- Born: Elmer Stanley Knutson October 30, 1914 near Torquay, Saskatchewan, Canada
- Died: August 9, 2001 (aged 86) Edmonton, Alberta, Canada
- Known for: Activism, Fringe politics

= Elmer Knutson =

Canadian businessman (1914–2001)

Elmer Stanley Knutson (October 30, 1914 - August 9, 2001) was a Canadian businessman, activist and fringe politician. Knutson was a strong supporter of creating an independent western Canada, in which the west would become sovereign from Canada's federal government. He has been credited with "whip[ping] Western alienation into a political movement."

==Politics and activism==
With the advent Canada's National Energy Program in 1980, which gave the federal government more control over oil and gas resources in western Canada, he founded the Western Canada Federation (West-Fed), a non-partisan organization to fight the federal Liberal Party. Knutson held the belief that the 1931 Statute of Westminster, which granted legislative equality with the United Kingdom to Canada, also granted sovereignty to the provinces, because the provinces had not individually signed on to confederation. This view was criticized by constitutional experts.
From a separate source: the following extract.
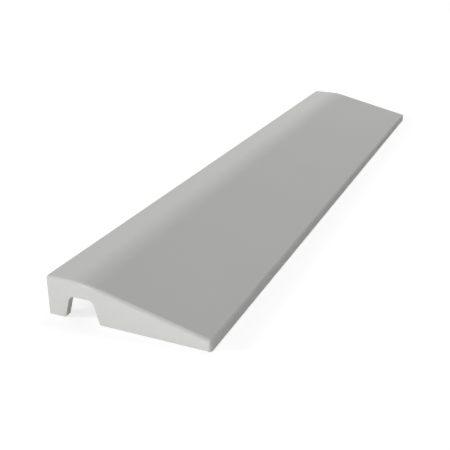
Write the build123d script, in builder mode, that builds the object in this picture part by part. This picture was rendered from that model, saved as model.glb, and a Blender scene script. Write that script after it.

Many West-Fed members eventually left the organization to join the Victoria-based Western Canada Concept (WCC) party which, unlike West-Fed, fielded candidates in elections.

Knutson was defeated in 1983 in his attempt to win the leadership of the Social Credit Party of Canada. In 1984, he founded the Confederation of Regions Party to advocate for a new Canadian constitution with more regional autonomy. He stepped down as leader a little more than a year later, saying, "If I can't get my message across, I had better give up trying."

He tried his hand at provincial politics in two by-elections as well as the 1986 Alberta General Election in the Olds-Didsbury riding, and came up second.

==Personal life==
Knutson was born on the family farm in Torquay, Saskatchewan. He worked on road gangs, in lumber camps and mines until he won a baseball scholarship to a Lutheran college in North Dakota, USA. After serving in the Royal Canadian Navy during World War II, he opened a garage in Saskatoon. He later moved to Edmonton to form his own tractor parts company. In 1969, he established Derrick Dodge Chrysler, a car dealership, and ran it until 1976.

Knutson died at the age of 86 in Edmonton.